One discursive manifestation of tyranny against which Shelley was writing is the male-based discourse of the Romantic genius. Shelley also—true to the politics of her mother, father, and husband—takes up the topic of the oppressed working class. The issues of rights for women and the poor are advocated across the Atlantic by Margaret Fuller, no stranger to the works of Mary Wollstonecraft and her daughter. Lance Newman’s essay, “Margaret Fuller’s Summer on the Lakes, in 1843 and the Condition of America,” places her trip to America’s Great Lakes in the context of the “severe economic crisis of 1837 to 1844, a period of widespread questioning of the historical progressiveness of capitalism.” Fuller and her fellow Transcendentalists, drawing in part on Thomas Carlyle, envision Nature as a non-commercial space of spiritual communion and transcendence. Their looking at Nature as a spiritual place put them at loggerheads with those who directed westward expansion and the exploitation of nature for profits, not prophets.
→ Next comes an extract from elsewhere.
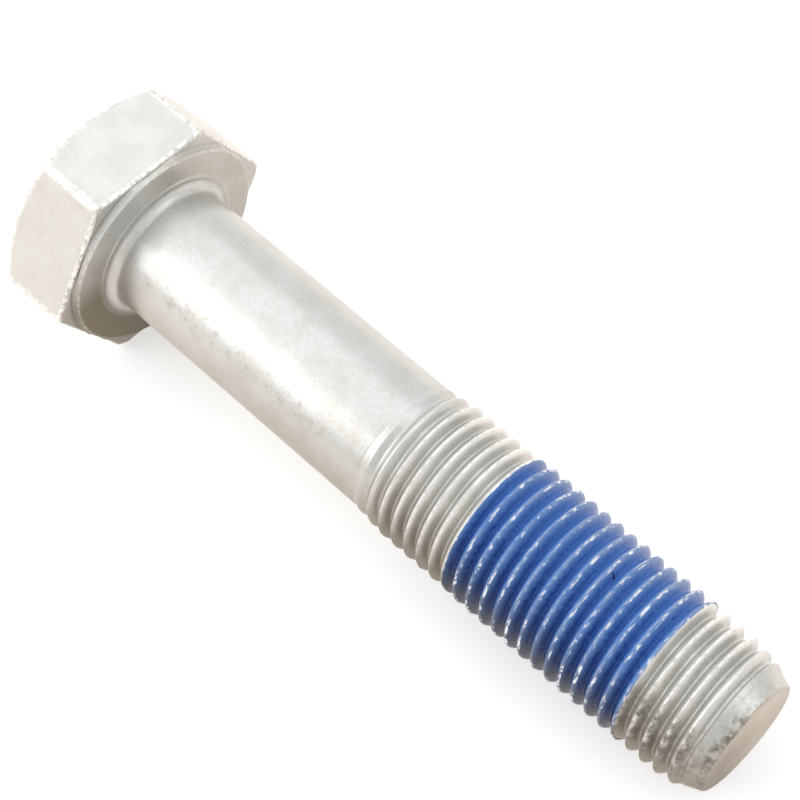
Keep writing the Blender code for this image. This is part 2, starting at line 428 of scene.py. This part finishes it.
def on_worn_corner(vert):
    """Whether a point of the head lies on a corner between two flats."""
    angle = angle_of(vert)
    radius = math.hypot(vert.co.y, vert.co.z)
    on_side = radius > HALF_ACROSS_FLATS and abs(radius - hexagon_radius(angle)) < 0.3
    return on_side and abs(flat_offset(angle)) > SIXTH_TURN / 2 - CORNER_WEAR_ANGLE


def add_head(bm, shank_ring):
    """Model the head round its own denser ring, and bridge that ring to the shank's."""
    angles = head_angles()
    made = bmesh.ops.create_circle(bm, segments=len(angles), radius=SHANK_RADIUS)["verts"]
    for vert, angle in zip(made, angles):
        vert.co = round_axis(FILLET_RADIUS + JOINT_STEP, SHANK_RADIUS, angle)
    joint = list({edge for vert in made for edge in vert.link_edges})
    worn_edge = bm.verts.layers.float.new("worn_edge")
    ring = joint
    for shape, wear in head_rows():
        ring = pull_ring(bm, ring, shape)
        for vert in {vert for edge in ring for vert in edge.verts}:
            vert[worn_edge] = max(wear, CORNER_WEAR) if on_worn_corner(vert) else wear
    bmesh.ops.edgeloop_fill(bm, edges=ring)
    bmesh.ops.bridge_loops(bm, edges=shank_ring + joint)


def lay_and_link(name, bm, material, sharp_angle):
    """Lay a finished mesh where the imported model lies, and put it in the scene."""
    bmesh.ops.recalc_face_normals(bm, faces=bm.faces)
    bmesh.ops.transform(bm, matrix=PLACE, verts=bm.verts)
    mesh = bpy.data.meshes.new(name)
    bm.to_mesh(mesh)
    bm.free()
    mesh.materials.append(material)
    mesh.shade_smooth()
    mesh.set_sharp_from_angle(angle=sharp_angle)
    made = bpy.data.objects.new(name, mesh)
    bpy.context.collection.objects.link(made)
    return made


def model_bolt(material):
    """The steel: thread first, then its rounded end, then the plain shank and the head."""
    thread_end = UNDER_HEAD_LENGTH - END_EDGE_RADIUS
    turns = math.ceil((thread_end - first_groove()) / THREAD_PITCH) + 1
    bm = helical_skin(0.0, turns, steel_radius)
    end_radius = blank_radius(thread_end)
    ring = square_off(bm, thread_end, -1)
    for turn in arc(END_EDGE_ROWS):
        x = thread_end + END_EDGE_RADIUS * math.sin(turn)
        ring = pull_ring(bm, ring, level(x, end_radius - END_EDGE_RADIUS * (1 - math.cos(turn))))
    for radius in (end_radius - END_EDGE_RADIUS - 0.3, *END_FACE_RADII):
        ring = pull_ring(bm, ring, level(UNDER_HEAD_LENGTH, radius))
    bmesh.ops.edgeloop_fill(bm, edges=ring)
    ring = square_off(bm, PLAIN_SHANK_LENGTH, 1)
    for x in (*SHANK_RINGS, HEAD_JOINT):
        ring = pull_ring(bm, ring, level(x, SHANK_RADIUS))
    add_head(bm, ring)
    return lay_and_link("bolt_body", bm, material, math.radians(50.0))


def coat_radius(x, share, angle):
    """Surface of the set resin: it follows the thread and lies thicker in the grooves."""
    height = form_height(share, COAT_CREST_ROUNDING, COAT_GROOVE_ROUNDING)
    pool = COAT_POOL_DEPTH * ramp(-height, -0.3, 0.4)
    place = round_axis(x, CREST_RADIUS, angle)
    wave = COAT_WAVE_HEIGHT * noise.noise(place * COAT_WAVES_PER_MM)
    return PITCH_RADIUS + height + COAT_STAND_OFF + pool + wave


def model_coat(material):
    """The resin: a skin over whole turns of the thread, given its thickness inwards."""
    coat_start = UNDER_HEAD_LENGTH - COAT_END_TO_TIP - COAT_TURNS * THREAD_PITCH
    turns_before = round((coat_start - first_groove()) / THREAD_PITCH - CREST_EDGE_SHARE)
    bm = helical_skin(turns_before + CREST_EDGE_SHARE, COAT_TURNS, coat_radius)
    bmesh.ops.recalc_face_normals(bm, faces=bm.faces)
    outward = sum(face.normal.dot(Vector((0.0, *face.calc_center_median()[1:]))) for face in bm.faces)
    if outward < 0:
        bmesh.ops.reverse_faces(bm, faces=bm.faces)
    bmesh.ops.solidify(bm, geom=bm.faces[:], thickness=-COAT_THICKNESS)
    return lay_and_link("thread_locking_film", bm, material, math.radians(60.0))


def linear(hex_colour):
    """Turn an sRGB hex colour into linear values."""
    parts = [int(hex_colour[index : index + 2], 16) / 255 for index in (1, 3, 5)]
    return (*[p / 12.92 if p <= 0.04045 else ((p + 0.055) / 1.055) ** 2.4 for p in parts], 1.0)


def add_node(tree, kind, inputs, **settings):
    """Add a node, set its settings, and set or link its inputs. A node stands for its first output."""
    node = tree.nodes.new(kind)
    for name, value in settings.items():
        setattr(node, name, value)
    for name, value in inputs.items():
        if isinstance(value, bpy.types.Node):
            value = next(output for output in value.outputs if output.enabled)
        if isinstance(value, bpy.types.NodeSocket):
            tree.links.new(value, node.inputs[name])
        else:
            node.inputs[name].default_value = value
    return node


def start_surface(name, fineness):
    """New material, its shader, and measures of a place in the bolt's own millimetre frame.

    Where is the place as a vector, radius its distance from the axis, and fineness the share of
    fine detail in the material's uneven patches.
    """
    material = bpy.data.materials.new(name)
    material.use_nodes = True
    tree = material.node_tree
    node = partial(add_node, tree)
    location, rotation, scale = PLACE.decompose()
    where = node(
        "ShaderNodeMapping",
        {
            "Vector": node("ShaderNodeTexCoord", {}).outputs["Object"],
            "Location": location,
            "Rotation": rotation.to_euler(),
            "Scale": scale,
        },
        vector_type="TEXTURE",
    )
    parts = node("ShaderNodeSeparateXYZ", {"Vector": where})
    across = node("ShaderNodeVectorMath", {0: where, 1: (0.0, 1.0, 1.0)}, operation="MULTIPLY")
    return SimpleNamespace(
        material=material,
        tree=tree,
        shader=tree.nodes["Principled BSDF"],
        fineness=fineness,
        where=where,
        x=parts.outputs["X"],
        y=parts.outputs["Y"],
        z=parts.outputs["Z"],
        radius=node("ShaderNodeVectorMath", {0: across}, operation="LENGTH").outputs["Value"],
    )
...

In drawing parallels between Fuller and Marx, Newman builds upon his monograph, Our Common Dwelling: Henry Thoreau, Transcendentalism, and the Class Politics of Nature (Palgrave 2005), in which he examines how Thoreau’s writing about Nature engages with the oppression of the working-class in nineteenth-century America. Like Thoreau, Fuller first wrote for The Dial, the Transcendentalist journal she edited and helped found. In her work for The Dial and for the New York Tribune, Fuller found an outlet for her radical views, eventually crossing the Atlantic to serve as the Tribune’s overseas correspondent.

The Tribune was not the only American newspaper expressing sentiments that would ruffle the feathers of British Tory readers. Sohui Lee’s essay, “‘[O]ur American kinsman’: British Nationalism and Book Reviews of American Literature in the 1840s,” demonstrates how “Tory criticism of America, especially the Quarterly’s ‘hostile and costly virulence,’ was an attempt to undermine the ‘liberal’ populist proclivities of the English Whigs and transform homespun British radicalism into an alien ideology—that is, American.” Lee corrects the long-held notion that the only transatlantic influence exerted in the nineteenth century was that of Britain on America. The article documents—for the first time—the British reception history of American journals and periodicals. It forces a reexamination of the reception history of American authors—such as Hawthorne—who were published in these journals and reached a transatlantic audience far earlier than was previously thought.

Transatlantic reception and politics are also the focus of Diane Long Hoeveler’s essay on “Beatrice Cenci in Hawthorne, Melville and her Atlantic-Rim Contexts.” Like Hogsette’s essay, Hoeveler’s indicates how literature represents and critiques governmental abuse of authority, and like Newman’s essay and Lee’s, this one offers another example of American literature taking up the question so often posed by British critics: can the politics and poetics, the laws and literature, of America live up to their potential?

In British gothic works, the representation of Beatrice speaks to the horrific and corrupt power of the mother and father, both as brutal government force, and insane ruler, and a despotic and sadistic mater or pater familias. Both Pierre and The Marble Faun although different from each other in their treatments of human nature and society, are particularly American works in criticizing the notion that a new order can replace the corrupt and rejected world of the fathers. Whereas Shelley’s play [The Cenci] ultimately condemns Beatrice for revenge on her father, neither Melville nor Hawthorne’s works do, although both see her as an omen predicting the failure of America to achieve its original purpose.

In the eyes of these authors, America and Europe are guilty of bloody revolutions and wars to establish and maintain power, and representations of Beatrice Cenci, especially in Melville and Hawthorne, are warnings to an overly idealistic America. Robert Duggan also writes about Melville’s depictions of political upheaval and violence in "'Sleep No More' Again: Melville's Rewriting of Wordsworth," drawing parallels between Wordsworth’s reflections on the French Revolution and Melville’s on the American Civil War. Melville asks the same question of America during the Reconstruction era that Wordsworth posed to post-Revolutionary France: is it possible to preserve the civil liberties for which so many fought so hard and died? In showing how these writers answer this question, Duggan contributes significantly to scholarship on Wordsworth in America.[4]

Adding a coda to the special issue on “The Romantic Poetess,” which retraced the connections between British and American women poets, Nancy Mayer’s “Finding Herself Alone: Emily Dickinson, Victorian Women Novelists, and the Female Subject” places Dickinson on a continuum with the British women novelists she admired, recreating a transatlantic community that informed her solitary musings.[5] Replacing the male-based notion of an author battling with his predecessors for ascendancy, Mayer depicts a community of influence and the complicity of confluence, rather than the “anxiety of influence.” Ultimately, Mayer moves beyond Bloomian considerations to speak to wider issues: “What I wish to do in this essay is not to examine the influence of the novels on Dickinson’s poems (which, I believe, is diffuse and indirect) but to consider what it is the novels and the poems have in common and what those commonalities might tell us about the revisions that late Romantic writers—and particularly these late Romantic women writers—bring to ideas of Romantic subjectivity.” These writers, then, develop methods of redefining male-based aesthetics and social norms, to carve out an intellectual, emotional, and literary space of their own. Each of the writers addressed in these essays creates a space of his or her own in an interstitial space, the Atlantic; the “common ground” they share, though far from groundless, is not ground at all.